E vem a sentença solene de absolvição! “Jesus ficou sozinho com a mulher que estava no meio, em pé. Ele levantou-se e disse: ‘Mulher, onde estão eles? Ninguém te condenou?’ Ela respondeu: ‘Ninguém, Senhor!’ Jesus, então, lhe disse: ‘Eu também não te condeno. Vai, e de agora em diante não peques mais’” (Cf. Jo 8,9-11). No segredo de nossas confissões sacramentais, quantas coisas já ficaram para trás, no lavacro do perdão de Deus, para olhar adiante e para o alto!
Jesus propõe uma vida nova àquela mulher, com a qual nos identificamos para buscar com confiança o perdão de Deus. Um dos frutos, quando nos aproximamos e recebemos o perdão de Deus, são os gestos de oração, caridade e mudança concreta, reintegrando-nos na comunidade cristã. Ouvimos o confessor propor um gesto penitencial, que acompanhe o propósito de vida nova, pois ouvimos, como a mulher do Evangelho: “Vai, e de agora em diante não peques mais”.

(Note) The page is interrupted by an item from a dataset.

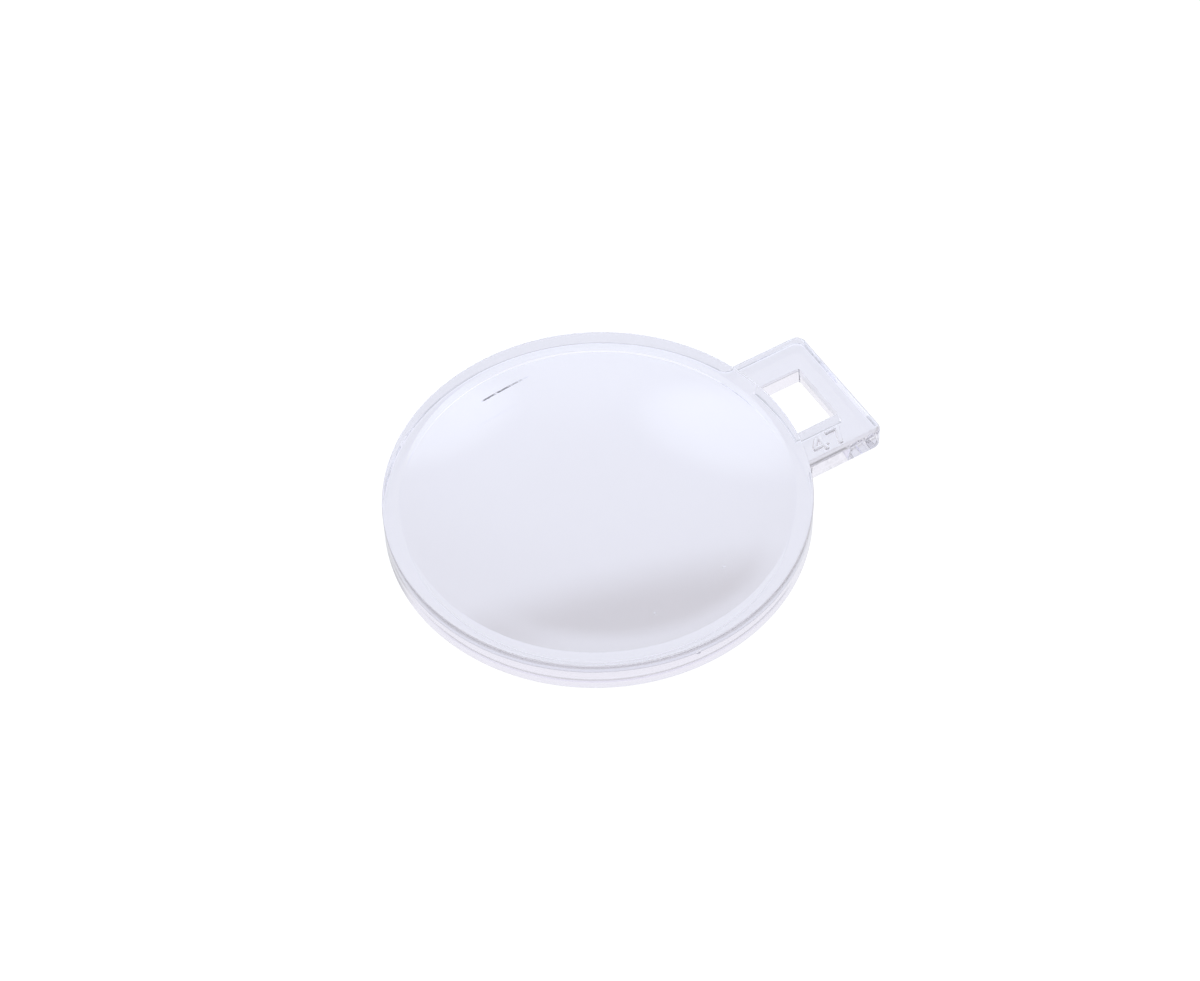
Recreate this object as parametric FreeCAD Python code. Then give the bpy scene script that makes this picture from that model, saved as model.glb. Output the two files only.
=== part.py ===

Entretanto, falta-nos esclarecer que muitas vezes ouvimos este “Não Peques mais”! E voltamos ao Sacramento, muitas e muitas vezes. Será falta de vergonha? Não, é que Deus nos oferece o tempo propício para o arrependimento, dando-nos sempre maiores oportunidades de crescimento e amadurecimento. Deus nos conhece e sabe que ainda somos pecadores, oferecendo-nos mais oportunidades! É bom que a esta altura da Quaresma verifiquemos, com olhar do otimismo da fé, mais os passos que foram dados do que as eventuais quedas. E é até bom aproveitar para olhar para os irmãos e irmãs e fazer brotar de nossos lábios alguma palavra de elogio pelos passos dados. E com eles ficaremos mais felizes ainda! Podemos aprender a conversar e testemunhar, na edificação recíproca, sobre o crescimento de nossa vida cristã, mais do que os defeitos ou pecados! E ao final, em nossa Páscoa pessoal da morte, ficaremos ainda surpresos, por termos sido salvos por misericórdia!